Nakamura Utaemon III as the Monkey Trainer Yojiro (from the series Famous Kabuki Plays)
- Date:
- mid-1810s
- Medium:
- color woodblock print, with mica
- Source:
- Cleveland Museum of Art
Description
From a series titled Famous Kabuki Plays, this 1813 Utagawa Kunisada portrait shows Nakamura Utaemon III in the comic-pathetic role of the monkey trainer Yojiro. The Cleveland Museum of Art holds the print, which dates to the early phase of Kunisada's career, decades before he would adopt the Toyokuni III name. Even at this early date Kunisada's yakusha-e shows the confidence of a leading Edo ukiyo-e designer in training: the actor's face is rendered in close nigao likeness, the monkey is drawn with the kind of small-animal specificity Edo printmakers reserved for sympathetic creatures, and the costume catches the dust of an itinerant performer's life.

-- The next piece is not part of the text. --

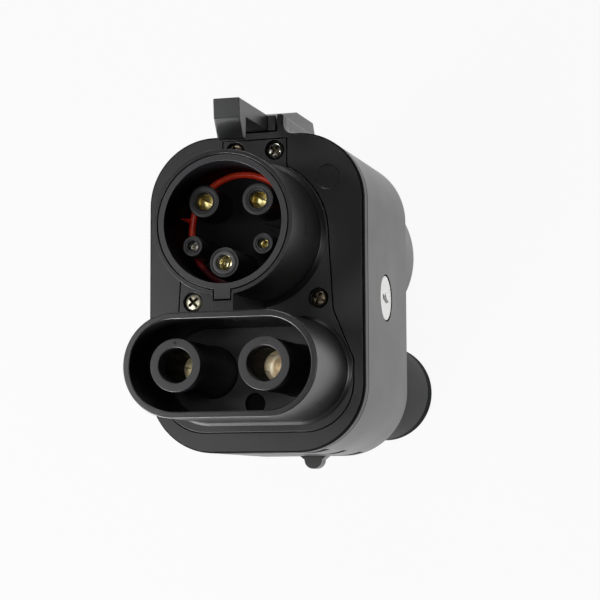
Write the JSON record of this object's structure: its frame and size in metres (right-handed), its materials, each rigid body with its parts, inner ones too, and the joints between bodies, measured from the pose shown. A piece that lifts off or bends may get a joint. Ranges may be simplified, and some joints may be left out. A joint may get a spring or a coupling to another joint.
{
  "type": "electric vehicle charging adapter",
  "caption": "Compact adapter between a car's charging inlet and a different plug: round keyed nose with latch lever, racetrack shroud below, rounded body and two deep rear collars.",
  "frame": {"origin": "under the middle of the outline, on the surface that the two rear collars stand on", "axes": "+Z from the rear collars to the plug nose, +Y towards the latch lever, +X towards the side badge"},
  "size_m": [0.069, 0.1138, 0.1335],
  "materials": {
    "housing_plastic": "fine grained matt",
    "cover_plastic": "fine grained matt",
    "nose_plastic": "smooth matt",
    "insulator_plastic": "smooth matt",
    "inlet_plastic": "smooth matt",
    "lever_plastic": "fine grained matt",
    "seal_rubber": "matt",
    "red_silicone": "satin",
    "contact_brass": "turned, dull",
    "contact_silver": "silver plated",
    "copper": "bare",
    "zinc_steel": "zinc plated",
    "spring_steel": "plain",
    "board": "lacquered",
    "badge": "satin"
  },
  "bodies": {
    "adapter": {"main_housing": "housing_plastic", "front_cover": "cover_plastic", "cover_gasket": "seal_rubber", "nose_moulding": "nose_plastic", "round_sleeve": "nose_plastic", "dc_shroud": "nose_plastic", "nose_barrel": "insulator_plastic", "socket_insulator": "insulator_plastic", "l1_tube": "insulator_plastic", "n_tube": "insulator_plastic", "pe_tube": "insulator_plastic", "pp_tube": "insulator_plastic", "cp_tube": "insulator_plastic", "seal_ring": "red_silicone", "l1_socket": "contact_brass", "n_socket": "contact_brass", "pe_socket": "contact_silver", "pp_socket": "contact_silver", "cp_socket": "contact_brass", "signal_board": "board", "dc_carrier": "insulator_plastic", "dc_plus_tube": "insulator_plastic", "dc_minus_tube": "insulator_plastic", "dc_plus_socket": "contact_silver", "dc_plus_pin": "contact_silver", "dc_plus_busbar": "copper", "dc_minus_socket": "contact_silver", "dc_minus_pin": "contact_silver", "dc_minus_busbar": "copper", "l1_pin": "contact_silver", "n_pin": "contact_silver", "pe_pin": "contact_silver", "pp_pin": "contact_silver", "cp_pin": "contact_silver", "l1_wire": "copper", "n_wire": "copper", "pe_wire": "copper", "pp_wire": "copper", "cp_wire": "copper", "rear_inlet": "inlet_plastic", "round_collar": "inlet_plastic", "dc_collar": "inlet_plastic", "dc_rim_seal": "seal_rubber", "rear_ac_insert": "insulator_plastic", "rear_ac_base": "insulator_plastic", "rear_dc_insert": "insulator_plastic", "nose_screws": "zinc_steel", "rear_screws": "zinc_steel", "latch_pin": "spring_steel", "latch_spring": "spring_steel", "side_badge": "badge"},
    "lever": {"latch_lever": "lever_plastic"}
  },
  "joints": [
    {"name": "latch_hinge", "type": "hinge", "parent": "adapter", "child": "lever", "pos_m": [0, 0.0492, 0.09], "axis": [-1, 0, 0], "range_deg": [0, 6], "stiffness_Nm_per_rad": 0.5, "springref_deg": -5.73, "deforming": ["latch_spring"]}
  ]
}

Yojiro is a role that lets a senior actor shift from broad comedy to genuine feeling, and Utaemon III, one of the towering Kamigata stars who also performed in Edo, was famous for that range. The series format placed each portrait against a vignette indicating the play, anchoring the actor likeness within a recognizable narrative moment. Cleveland's catalogue locates the print within Kunisada's early-1810s output, before he became the dominant force in mid-century Edo ukiyo-e. Compared with his later, busier compositions, the sheet's quieter palette and more restrained patterning show the influence of his teacher Toyokuni I, on whose work the young Kunisada built before defining his own style.